По мере увядания надежд и исчезновения иллюзий раннего гуманизма все более затуманивался его социально-этический идеал. Если многие стороны средневековья казались гуманистам столь отжившими, «противными разуму», что одного их публичного осмеяния представлялось достаточно для избавления от них — ведь смех убивает, то общественные распорядки, шедшие на смену средневековью, по крайней мере в Англии, где их уже можно было разглядеть, могли породить лишь глубокий пессимизм. Одним словом, общественные условия, вызвавшие к жизни раннее Просвещение, оказались в глубоком противоречии с его идеалом «разумного» и «справедливого». К тому же подъем народных движений, открытое проявление социального недовольства низов вызывали у гуманистов страх перед выходом народных масс на арену истории. И Мор, подобно Эразму, например, выступил против лютеровской Реформации не только во имя сохранения универсализма церкви и, следовательно, верховенства папской власти, но и потому, что своей проповедью «христианской свободы» Реформация подняла крестьян против власти и собственности господ.

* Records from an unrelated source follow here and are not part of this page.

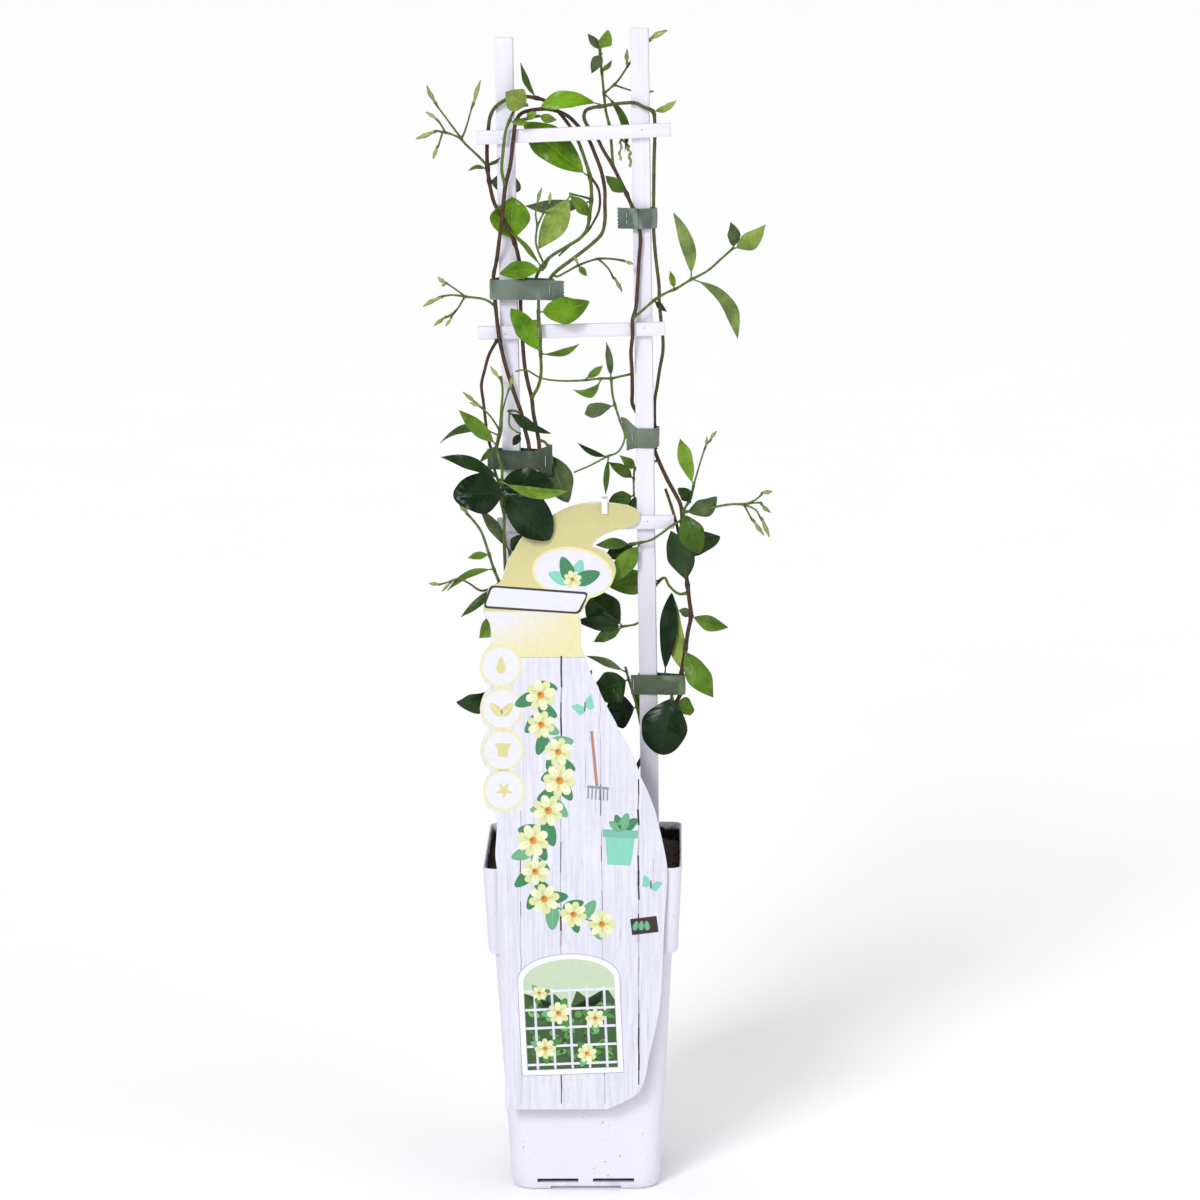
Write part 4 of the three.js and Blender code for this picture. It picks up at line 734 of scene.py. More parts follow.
def grow_leaf(form, leaf, tone, draw):
    """A thin blade with a folded midrib, rounded halves, waved edges and a stalk."""
    root, tip = (np.array(end, float) * MM for end in (leaf.base, leaf.tip))
    along = tip - root
    length = np.linalg.norm(along)
    axis = along / length
    front = np.array([0.0, -1.0, 0.0])
    face = Vector(unit(front - axis * front.dot(axis)))
    turned = Matrix.Rotation(math.radians(leaf.turn), 3, Vector(axis))
    half_width = leaf.width * MM / 2
    slender = 2 * half_width / length
    look = {
        "fold": draw.uniform(0.16, 0.42), "twist": draw.uniform(-24, 24), "wide": draw.uniform(0.4, 0.5),
        "point": BROAD_POINT if slender > BROAD_LEAF else SLENDER_POINT, "wave": draw.uniform(0.07, 0.16),
        "droop": draw.uniform(0.02, 0.08), "uneven": draw.uniform(-0.12, 0.12),
    }
    look.update(leaf.look)
    phase, waves = draw.uniform(0, 2 * math.pi), draw.uniform(8, 13)

    def midrib(t):
        hump = 4 * t * (1 - t)
        over = np.array(turned @ face)
        return root + along * t + (over * leaf.arch + np.cross(axis, over) * leaf.bow) * hump * MM

    def blade(t, u):
        """The blade's place at t along it and u across it, from -1 to 1."""
        share = blade_outline(max(t - STALK_SHARE, 0) / (1 - STALK_SHARE), look["wide"], look["point"])
        half = max(share * half_width, LEAF_LEAST_HALF)
        curl = Matrix.Rotation(math.radians(look["twist"] * (t - 0.35)), 3, Vector(axis))
        over = np.array(curl @ turned @ face)
        sign = 1 if u > 0 else -1
        wave = look["wave"] * math.sin(waves * t + phase + (1.9 if u > 0 else 0))
        ripple = EDGE_RIPPLE * math.sin(1.3 * waves * t + phase + (2.4 if u > 0 else 0))
        lift = look["fold"] * abs(u) + (wave - LEAF_SAG) * u * u
        out = u * half * (1 + look["uneven"] * sign + ripple * u * u)
        droop = look["droop"] * length * t**3.5
        return midrib(t) + np.cross(axis, over) * out + over * (lift * half - droop)

    rows = [STALK_SHARE + (1 - STALK_SHARE) * (1 - math.cos(math.pi * i / (LEAF_ROWS - 1))) / 2
            for i in range(LEAF_ROWS)]
    across = [math.sin(math.pi / 2 * (2 * i / (LEAF_COLUMNS - 1) - 1)) for i in range(LEAF_COLUMNS)]
    middle = np.array([blade(t, u) for t in rows for u in across])
    places = np.array([(u, t, slender) for t in rows for u in across])
    thick = np.array(turned @ face) * LEAF_GAUGE / 2
    closed_sheet(form, middle + thick, middle - thick, LEAF_ROWS, LEAF_COLUMNS, (FACE, BACK, FACE),
                 tint=tone, place=places)
    stalk = np.array([midrib(t) for t in np.linspace(-0.01, STALK_SHARE + STALK_OVERLAP, len(STALK_RADII))])
    skin = np.array([*np.array(tone[:3]) * 0.6 + 0.04, 0.3])
    tube(form, stalk, STALK_RADII, 8, tint=skin, finish=BARK)


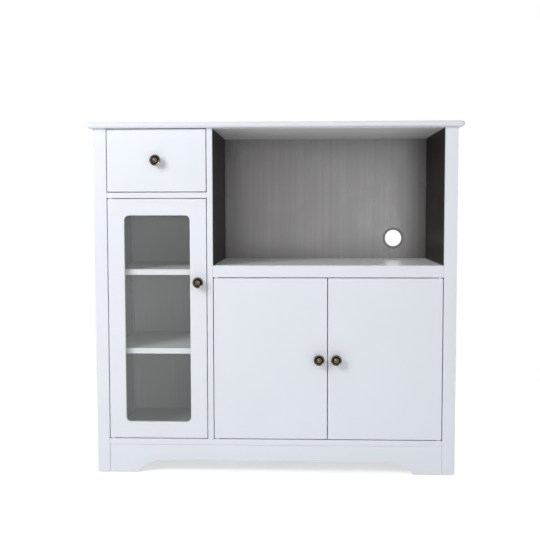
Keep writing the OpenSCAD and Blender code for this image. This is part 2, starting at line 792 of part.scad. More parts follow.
module bay_liner_back() {
    color(STEEL) difference() {
        block([part_r, inner_x], [inner_back_y - liner_t, inner_back_y], liner_wall_z);
        grommet_hole();
    }
}

// ---------- Shelves ----------

module shelf(x, top_z) {
    color(GREY) block([x[0] + shelf_gap, x[1] - shelf_gap],
                      [front_y + shelf_setback, inner_back_y - shelf_gap], [top_z - panel_t, top_z]);
}

module upper_shelf() { shelf([-inner_x, part_l], upper_shelf_z); }
module middle_shelf() { shelf([-inner_x, part_l], middle_shelf_z); }
module cupboard_shelf() { shelf([part_r, inner_x], cupboard_shelf_z); }

// Four pins under a shelf between the walls at x
module shelf_pin_set(x, top_z) {
    l = shelf_pin_in + shelf_pin_out;
    for (y = pin_rows) {
        rod_x([x[0] - shelf_pin_in, y, pin_z(top_z)], shelf_pin_d, l);
        rod_x([x[1] + shelf_pin_in - l, y, pin_z(top_z)], shelf_pin_d, l);
    }
}

module shelf_pins() {
    color(ZINC) {
        for (z = [upper_shelf_z, middle_shelf_z]) shelf_pin_set([-inner_x, part_l], z);
        shelf_pin_set([part_r, inner_x], cupboard_shelf_z);
    }
}

// ---------- Fittings of the case ----------

glide_nail_d = 2.5;
glide_nail_l = 16;

module foot_glides() {
    color(NYLON) for (x = [-1, 1] * (outer_x - leg_w / 2), y = [front_leg_mid_y, rear_leg_mid_y]) {
        rod_z([x, y, 0], glide_d, glide_t);
        rod_z([x, y, glide_t], glide_nail_d, glide_nail_l);
    }
}

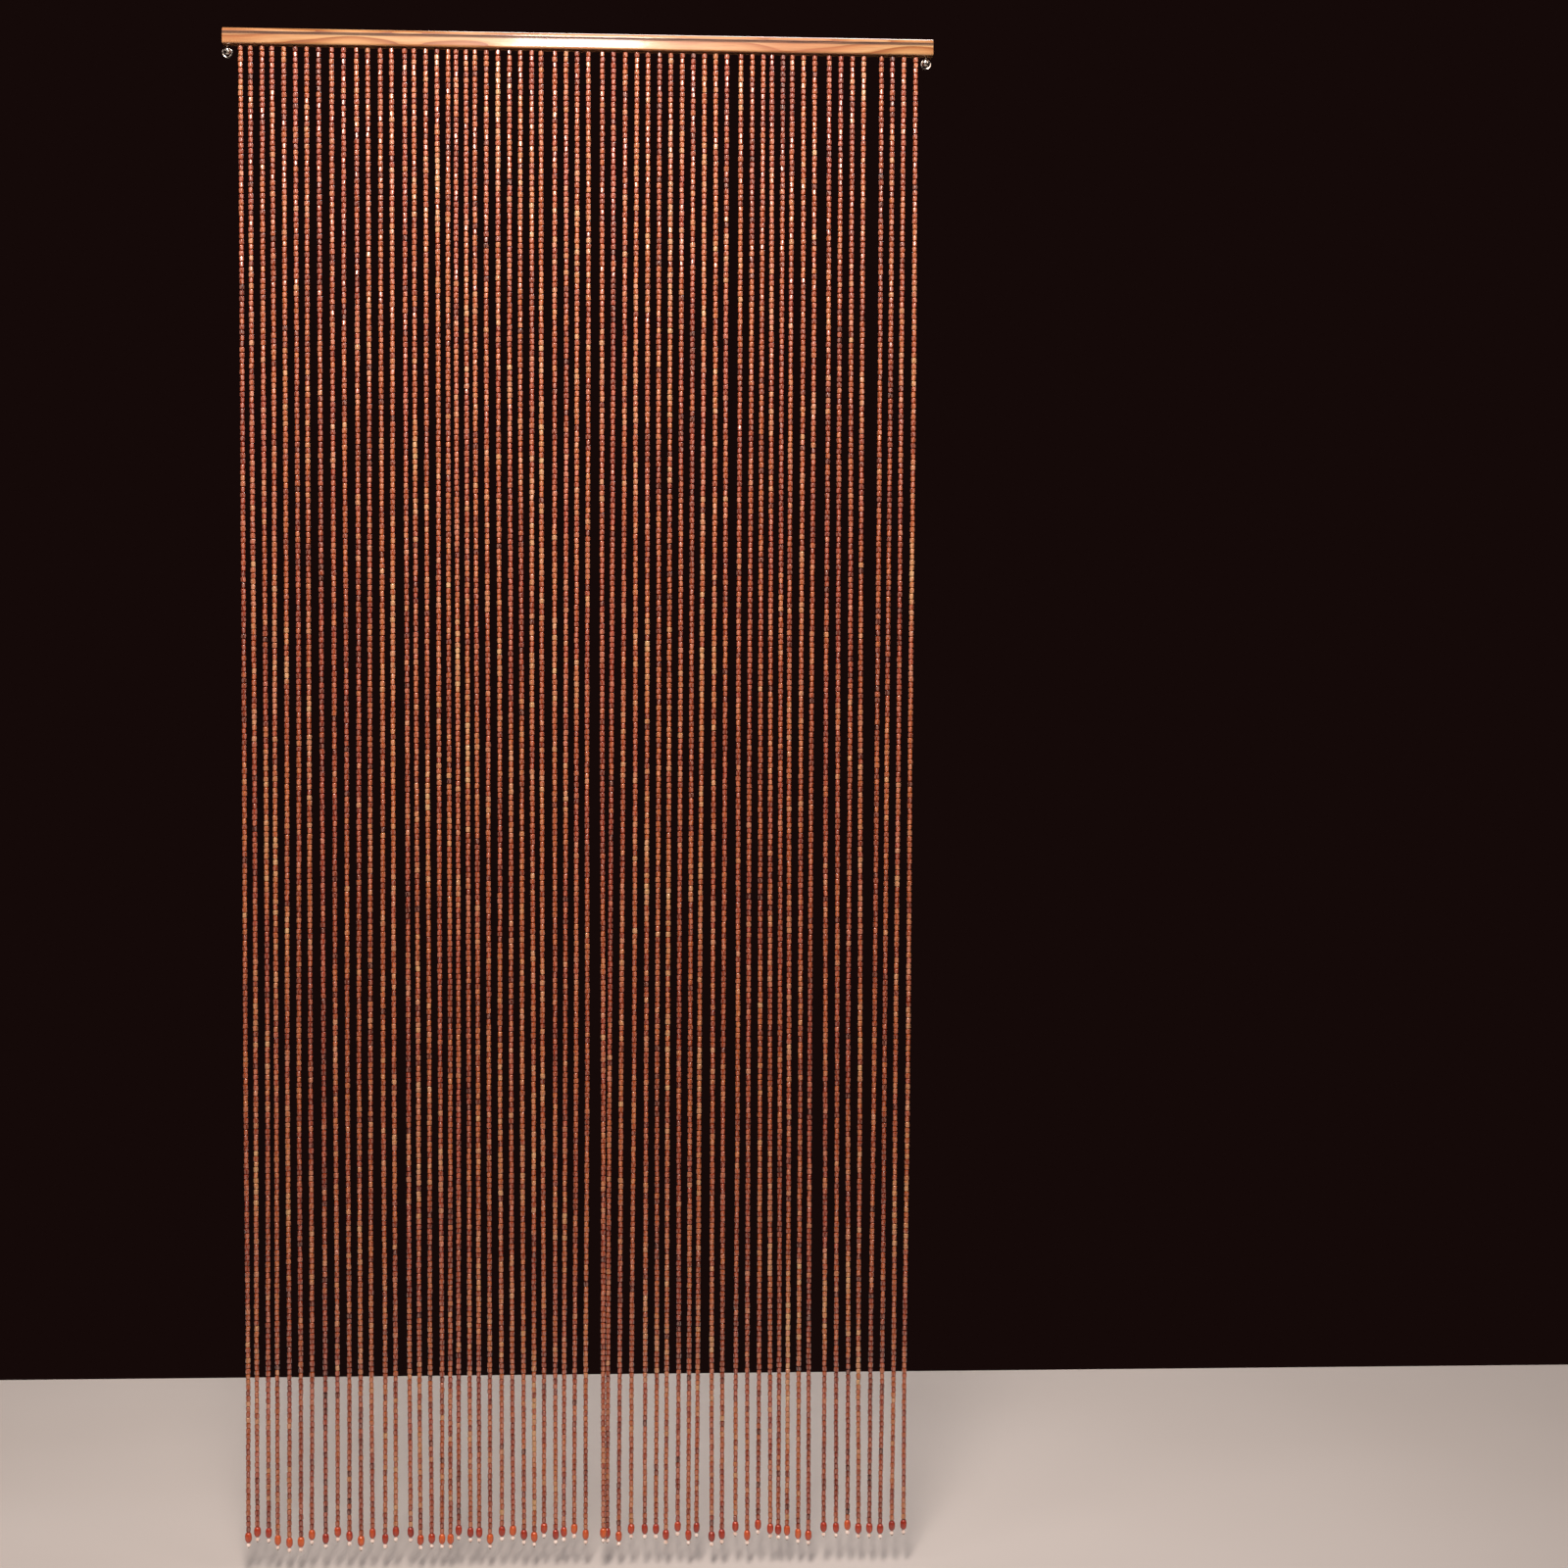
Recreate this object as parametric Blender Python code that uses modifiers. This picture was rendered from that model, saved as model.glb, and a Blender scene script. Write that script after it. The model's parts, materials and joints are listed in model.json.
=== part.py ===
"""A bead curtain for a doorway: strings of wooden beads hung from a varnished wooden rail.

The rail is fixed by two screw eyes under its ends, each held by a round-head screw. Its origin is
the middle of the rail's back face, which lies against the door frame: +Y points into the frame,
+X runs along the rail to the right as seen from the front, +Z is up. Lengths are in metres.
"""

import math
import random

import bmesh
import bpy
from mathutils import Euler, Vector

MM = 0.001
GAP = 0.3 * MM  # left between pieces that touch
MERGE = 0.01 * MM  # points nearer than this are one point
OVERSHOOT = 5 * MM  # how far a cutter runs past what it cuts

# The rail: a batten with a rounded top front edge.
RAIL_LENGTH = 900 * MM
RAIL_HEIGHT = 21 * MM
RAIL_DEPTH = 14 * MM
RAIL_TOP_ROUND = 7 * MM
RAIL_FOOT_ROUND = 2.2 * MM
RAIL_END_ROUND = 1.8 * MM
QUIRK_RADIUS = 0.7 * MM  # of the fine line cut under the rounded edge
QUIRK_SIDES = 8
GROOVE_WIDTH = 3.0 * MM
GROOVE_DEPTH = 4.0 * MM

# The strings of beads. The spine stands for the row of knotted string ends in the groove.
STRING_COUNT = 60
HUNG_WIDTH = 856 * MM  # from the first string to the last, along the rail
STRING_DROP = 1906 * MM  # beads from the rail's underside to a string's last small bead
STRING_RADIUS = 2.8 * MM  # of a run of small beads, seen as a six-sided rod
THREAD_RADIUS = 0.8 * MM  # of the knotted thread between the groove and the first bead
KNOT_RADIUS = 1.2 * MM  # of the knots above and below the stop ball
END_BEAD_RADIUS = 4.5 * MM
END_BEAD_LENGTH = 14 * MM
END_BEAD_SHOULDER = 2.8 * MM  # how far the end bead tapers at each end
STOP_BALL_RADIUS = 2.9 * MM
SPINE_HEIGHT = 3.0 * MM
STRING_SIDES = 6

# How evenly they hang.
SEED = 60
SPACING_JITTER = 0.6 * MM
SWAY = 0.8 * MM  # a string's own slight kinks, sideways and in depth
HEM_SWAY = 1.0 * MM
HEM_RAGGED = 8 * MM  # how much higher or lower than the rest a string may end
SWAY_STATIONS = (0.2, 0.45, 0.7, 0.9)  # shares of the drop where a string may bend
LEAN_POWER = 1.6  # a lean grows with this power of the depth
FOOT_PASSES = 20  # how often feet that crowd each other are pushed apart

# Gaps at the rail that are wider or narrower than the rest: the string they follow, and by how much.
UNEVEN_GAPS = [
    {"after": 1, "wider": -1.8 * MM},
    {"after": 3, "wider": -1.8 * MM},
    {"after": 8, "wider": 1.6 * MM},
    {"after": 10, "wider": 1.6 * MM},
    {"after": 12, "wider": 1.6 * MM},
    {"after": 14, "wider": 1.6 * MM},
    {"after": 15, "wider": -2.1 * MM},
    {"after": 19, "wider": -4.6 * MM},
    {"after": 20, "wider": -2.1 * MM},
    {"after": 21, "wider": -3.3 * MM},
    {"after": 27, "wider": -2.1 * MM},
    {"after": 28, "wider": 2.9 * MM},
    {"after": 32, "wider": 2.9 * MM},
    {"after": 44, "wider": 2.9 * MM},
    {"after": 47, "wider": -3.3 * MM},
    {"after": 49, "wider": -2.1 * MM},
    {"after": 52, "wider": 4.1 * MM},
    {"after": 56, "wider": 7.9 * MM},
]
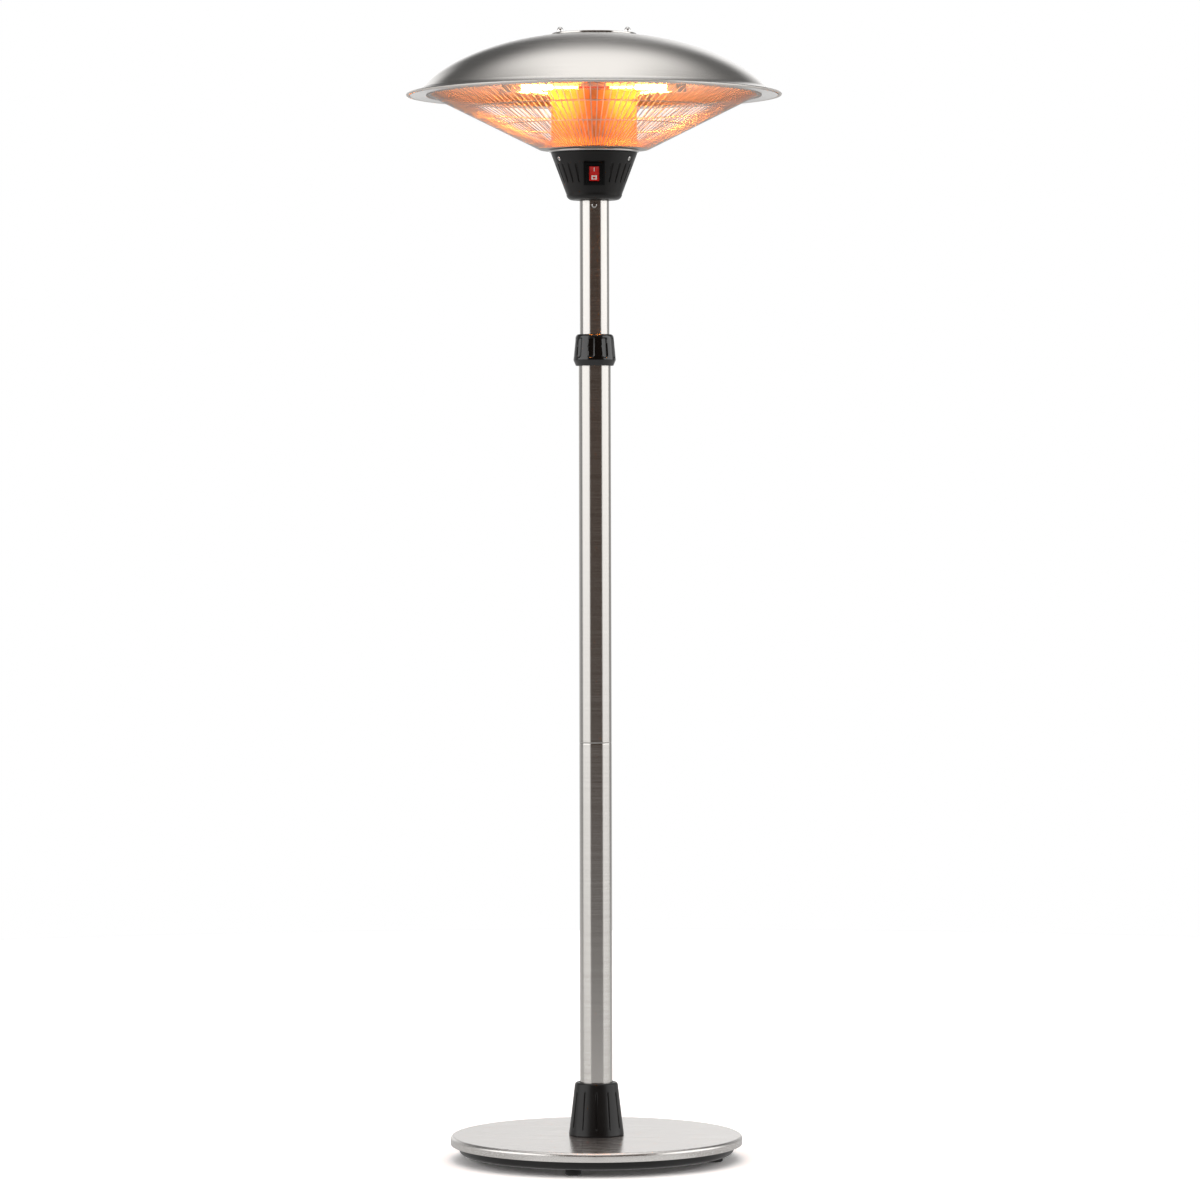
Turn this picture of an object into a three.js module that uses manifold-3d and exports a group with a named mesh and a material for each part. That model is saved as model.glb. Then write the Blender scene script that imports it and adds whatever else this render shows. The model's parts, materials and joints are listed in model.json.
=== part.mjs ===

Самодеятельность масс в глазах гуманистов выступала как разрушительное начало. Во всяком случае, между народными выступлениями и мечтой об обществе «всеобщего благоденствия» Мор не видел никакой связи.{11}
Одно это красноречиво свидетельствует о том, сколь многозначно понятие «ренессансный гуманизм». К тому же, как и всякое историческое явление, гуманизм отнюдь не являлся чем-то однажды и навсегда данным. На смену оптимизму раннего Ренессанса пришла рассудочность зрелого Возрождения, которую вскоре сменило трагическое восприятие действительности. О подобной эволюции — в философском плане — писал Ф. Энгельс: «Это превращение в свою противоположность, это достижение в конечном счете такого пункта, который полярно противоположен исходному, составляет естественно неизбежную судьбу всех исторических движений, участники которых имеют смутное представление о причинах и условиях их существования…».{12} В плане же конкретно-историческом пределы эволюции гуманизма обозначены следующим образом: «…первая форма буржуазного просвещения, „гуманизм“ XV и XVI веков, в своем дальнейшем развитии превратилась в католический иезуитизм».{13} По крайней мере в Англии в начале XVII в. новый идеал человека все больше воплощался в благочестивом пуританине, суровом и мрачном «ратнике божьем» на земле, отрицавшем жизнерадостное миросозерцание гуманизма как «дьявольское искушение».Подведем некоторые итоги. Штурм традиционного, в данном случае — феодального, миропонимания начинается задолго до штурма отжившего общественного строя. В этот период — первого столкновения двух эпох — их положение было различным: в то время как очертания капитализма были еще настолько расплывчаты, что феодальное сознание их долгое время просто не замечало (поскольку оно не воспринимало их как нечто принципиально новое), гуманистическое сознание, наоборот, уже было способно в высшей степени критически отнестись ко многим сторонам феодальной действительности. Отсюда популярность в эту эпоху образа «зерцала»: «держать перед кем-либо зерцало» — значило показать его лик, отразить его образ, суть вещей. Эту функцию «держателя зеркала» перед современным ему обществом взял на себя гуманизм (хотя, как правило, далеко не на всю глубину структуры этого общества). Иными словами, гуманизм мог выступить как интеллектуальное движение, лишенное узкоклассовой определенности (вспомним слова Энгельса: «Люди, основавшие современное господство буржуазии, были всем чем угодно, но только не людьми буржуазно-ограниченными»){14}
в исторически строго определенный период — в течение того короткого времени (длительность его в различных странах была различной), когда между строем уходящим и строем, шедшим ему на смену, преобладание силы еще находилось на стороне первого, а идеал «разумного» и «справедливого» еще связывался со вторым, т. е. когда капиталистический уклад жизни еще оставался «вещью в себе», не раскрыл еще присущих ему противоречий.